The manipulation of the public to get it to support war has a fine tradition in this country: World War I; Vietnam; the Gulf War. And while people who do not remember history are not necessarily doomed to repeat it, they should be able to explain, if only to themselves, that strange feeling of déjà vu when the sequel to the last bad war shows up at a theater near them. HIDDEN WARS OF THE DESERT is an excellent user friendly documentary that lays out the reasons for the continued American political interest in Iraq, in other words why we can’t seem to stop bombing the life out of it. Painful in its narrative of American motivation, it shows how, in the last Gulf War, headed by Bush, Sr. the US administration told the American people that Iraq had to be invaded to defend Kuwait. What they didn’t tell anyone, though you could find the information if you looked hard enough, was that Iraq had asked the US if they had a pact with Kuwait to protect it if Iraq invaded and the US administration said, no. Next, and this may sound familiar, the UN wanted to mediate the problem but the US said war was the only answer. The US Army proceeded to do operational training with just this scenario: what if Iraq invaded, say, oh, um, Kuwait? Why the deception and sacrifice of Kuwait? To show Saudi Arabia that Iraq troops were massing at its border so we could be the first country with a military base of operations in an OPEC country.
While Bush is evil in means and action, he is not a new breed of dog. He is also not the sole manipulator of our political motivation toward war, as Moore would have you believe. One of Bush’s most important allies in the coalition in the battle for the support of the good US citizens for his war was the Fox Network, owned by Rupert Murdoch, who, by the way, owns: over 100 cable stations; over 100 radio stations; over 100 magazines; and the list goes on. One man, who thought that Reagan was a god, owns the main news source for millions of voters. He is against liberal thought, against Democrats, against same sex marriage and for Christianity, conservatism and George W. Bush. His CEO, Roger Ailes, is the former Media Strategist for the Reagan and both Bush administrations. Murdock is one of 5 men/companies that own ALL of the major news sources in the country. Think about that, there are 5 companies, all interested in turning a profit, (and who helps companies turn a profit better than the Republicans), that give the news on which millions base their opinions about the world. Moore completely ignores this source of support for Bush and instead focuses on comedic things like Bush’s thin grasp of the English language, which is funny, but nowhere near as frightening as the exploitation and monopolization of unbiased news in our country. Moore goes for the easy horror: footage from 9/11.

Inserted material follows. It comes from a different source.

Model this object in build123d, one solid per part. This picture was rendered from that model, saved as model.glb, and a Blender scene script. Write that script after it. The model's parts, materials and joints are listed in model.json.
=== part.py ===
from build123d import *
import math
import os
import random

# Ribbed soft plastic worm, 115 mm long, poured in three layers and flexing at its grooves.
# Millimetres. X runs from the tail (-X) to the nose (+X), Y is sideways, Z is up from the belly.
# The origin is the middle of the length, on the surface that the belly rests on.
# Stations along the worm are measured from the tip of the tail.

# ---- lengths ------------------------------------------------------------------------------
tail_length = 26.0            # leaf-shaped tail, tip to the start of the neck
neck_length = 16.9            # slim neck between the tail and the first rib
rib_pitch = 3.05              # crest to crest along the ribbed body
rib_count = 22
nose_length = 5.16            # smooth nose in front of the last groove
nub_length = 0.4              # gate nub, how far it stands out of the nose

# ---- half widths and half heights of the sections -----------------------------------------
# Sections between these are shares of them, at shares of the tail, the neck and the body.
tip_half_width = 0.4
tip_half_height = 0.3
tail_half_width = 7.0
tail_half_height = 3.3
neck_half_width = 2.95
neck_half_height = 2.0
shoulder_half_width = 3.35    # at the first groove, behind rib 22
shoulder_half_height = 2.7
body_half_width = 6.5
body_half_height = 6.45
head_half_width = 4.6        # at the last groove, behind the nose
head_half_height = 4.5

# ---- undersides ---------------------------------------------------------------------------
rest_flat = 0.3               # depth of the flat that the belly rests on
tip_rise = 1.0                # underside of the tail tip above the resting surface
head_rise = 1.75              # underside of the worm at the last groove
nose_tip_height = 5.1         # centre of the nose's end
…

In his amazing documentary OUTFOXED, Robert Greenwald chronicles the Fox Network’s bold, unchallenged use of opinion tainted facts in order to support everything the Bush administration has done. In their simplest manipulations Fox puts catch phrases, like “the war in Iraq is going well”, directly from the White House briefings into their broadcasts. Greenwald shows us at least 10 instances of “reporters” on Fox using the exact words given to them by briefings to report the “news.” This is not news reporting, this is kissing ass and controlling public opinion. Their most subtle, at least for people who don’t think for themselves, attempt to sway opinion against Bush’s opposition in the coming election is the current, constant references to John Kerry and how he looks “very French” hoping to evoke the French hating craze of the previous year. Greenwald’s is the documentary to watch if you want to understand the complex workings of the politics of the Bush administration’s manipulation of Americans. Greenwald gives us a documentary that outlines the problem, and gives a laundry list of things people are doing to fight back, including buying low frequency radio stations so they can report local news in their area and play whatever music they like.

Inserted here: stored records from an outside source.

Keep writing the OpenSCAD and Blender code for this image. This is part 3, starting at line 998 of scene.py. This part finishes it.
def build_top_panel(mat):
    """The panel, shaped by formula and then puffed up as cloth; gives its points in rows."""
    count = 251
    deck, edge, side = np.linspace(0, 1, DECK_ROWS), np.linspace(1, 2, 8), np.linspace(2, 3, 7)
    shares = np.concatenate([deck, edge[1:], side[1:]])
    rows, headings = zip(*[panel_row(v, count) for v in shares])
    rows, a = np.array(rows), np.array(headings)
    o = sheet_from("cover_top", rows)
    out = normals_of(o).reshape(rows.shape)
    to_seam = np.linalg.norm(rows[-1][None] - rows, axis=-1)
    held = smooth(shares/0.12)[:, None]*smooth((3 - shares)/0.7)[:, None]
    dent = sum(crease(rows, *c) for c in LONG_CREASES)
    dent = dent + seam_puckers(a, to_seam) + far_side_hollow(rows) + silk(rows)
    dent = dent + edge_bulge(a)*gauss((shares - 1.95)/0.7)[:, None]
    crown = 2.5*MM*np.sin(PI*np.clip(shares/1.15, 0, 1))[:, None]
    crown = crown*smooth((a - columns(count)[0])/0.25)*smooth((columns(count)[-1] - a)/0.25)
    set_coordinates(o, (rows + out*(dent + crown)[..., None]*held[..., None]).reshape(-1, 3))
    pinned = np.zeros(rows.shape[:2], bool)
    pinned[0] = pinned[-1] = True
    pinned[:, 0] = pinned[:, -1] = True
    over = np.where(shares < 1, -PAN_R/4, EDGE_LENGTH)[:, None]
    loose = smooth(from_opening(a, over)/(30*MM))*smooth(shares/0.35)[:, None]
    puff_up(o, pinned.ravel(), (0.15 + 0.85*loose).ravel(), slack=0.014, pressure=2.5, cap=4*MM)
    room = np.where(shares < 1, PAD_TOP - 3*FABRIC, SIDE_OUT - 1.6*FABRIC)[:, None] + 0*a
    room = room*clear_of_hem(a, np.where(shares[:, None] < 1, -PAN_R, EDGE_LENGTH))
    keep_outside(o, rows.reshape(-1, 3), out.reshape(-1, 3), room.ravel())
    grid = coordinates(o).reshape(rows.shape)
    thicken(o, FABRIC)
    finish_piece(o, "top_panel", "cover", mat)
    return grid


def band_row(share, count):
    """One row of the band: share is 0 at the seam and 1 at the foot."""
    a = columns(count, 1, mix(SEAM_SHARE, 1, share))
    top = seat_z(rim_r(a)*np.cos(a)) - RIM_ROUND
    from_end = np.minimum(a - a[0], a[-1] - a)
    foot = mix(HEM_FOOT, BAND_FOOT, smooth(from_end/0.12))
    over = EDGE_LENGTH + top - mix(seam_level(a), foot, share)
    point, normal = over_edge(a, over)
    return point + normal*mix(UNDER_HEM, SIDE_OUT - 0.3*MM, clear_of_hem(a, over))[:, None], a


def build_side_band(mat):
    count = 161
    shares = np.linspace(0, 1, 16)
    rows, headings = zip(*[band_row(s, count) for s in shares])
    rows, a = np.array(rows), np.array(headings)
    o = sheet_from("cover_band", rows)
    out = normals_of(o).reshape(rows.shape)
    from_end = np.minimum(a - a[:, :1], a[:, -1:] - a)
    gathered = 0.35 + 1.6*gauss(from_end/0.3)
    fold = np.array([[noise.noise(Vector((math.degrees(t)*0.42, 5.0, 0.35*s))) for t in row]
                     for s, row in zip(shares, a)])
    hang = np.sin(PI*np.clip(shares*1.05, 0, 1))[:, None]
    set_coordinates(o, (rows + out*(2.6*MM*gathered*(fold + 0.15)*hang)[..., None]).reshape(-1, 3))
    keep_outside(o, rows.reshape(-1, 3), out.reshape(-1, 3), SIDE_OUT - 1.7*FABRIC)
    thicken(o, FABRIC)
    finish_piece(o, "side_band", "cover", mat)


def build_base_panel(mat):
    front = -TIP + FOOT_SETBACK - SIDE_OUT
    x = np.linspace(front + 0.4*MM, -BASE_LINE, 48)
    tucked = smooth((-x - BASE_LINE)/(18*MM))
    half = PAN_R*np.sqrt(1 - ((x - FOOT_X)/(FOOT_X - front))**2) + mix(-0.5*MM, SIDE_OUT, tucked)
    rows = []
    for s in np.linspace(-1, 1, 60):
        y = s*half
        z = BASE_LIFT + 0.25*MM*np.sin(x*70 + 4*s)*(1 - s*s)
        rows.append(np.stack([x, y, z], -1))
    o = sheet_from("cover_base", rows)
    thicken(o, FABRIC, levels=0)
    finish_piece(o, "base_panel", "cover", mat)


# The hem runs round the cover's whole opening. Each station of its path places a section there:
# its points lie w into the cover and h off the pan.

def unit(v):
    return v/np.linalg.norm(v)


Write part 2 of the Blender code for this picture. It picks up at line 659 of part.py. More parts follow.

Yet another documentary that is in many ways better at documenting issues is last year’s Academy Award winner for documentary, Errol Morris’ THE FOG OF WAR, a discussion with Robert McNamara: Air Force strategist during WW I; CEO of Ford Motors; Secretary of Defense under the Kennedy and Johnson administrations; and finally president of the World Bank for many years. Morris has made some amazing docs: GATES OF HEAVEN, about the pet cemetery industry; THE THIN BLUE LINE, that actually helped get an innocent man off of death row; and MR. DEATH about an electric chair repair man who was a holocaust denier. In FOG OF WAR, McNamara discusses the real responsibilities of defending the US against a real threat, the Cuban Missile Crisis, and the problems of running an unpopular and most likely immoral war like Vietnam. McNamara is a strong speaker in the twilight of his life and, having had time to reflect on the rights and wrongs of his actions, gives a brutally honest telling of how politics work when the president wants war and the people do not.
Where Greenwald gives us a damning chronicle of the Bush administration and its foot soldiers, and Morris give us food for thought about what goes into making difficult moral decisions when you are actually in charge of them, Moore gives us documentary-light. One comedic sketch after another about the Keystone Cop named George W. Bush. So Bush manipulated the public; so he is friendly with a foreign OPEC family for whom he does favors; so he wants to do anything to be reelected. He is a politician folks there is no mystery to his actions. Moore ignores that a conspiracy takes more than one person and makes Bush the boogie man of the hour and the simple act of making sure he does not get elected again a way to keep the monster out from under the bed. Make no mistake, removing Bush from office is an important goal for all voters, but it is not a catch all for solving the threat to democracy that allowed him to be elected. We’re going to have to do more than show up at the polls for this mess to be cleaned up.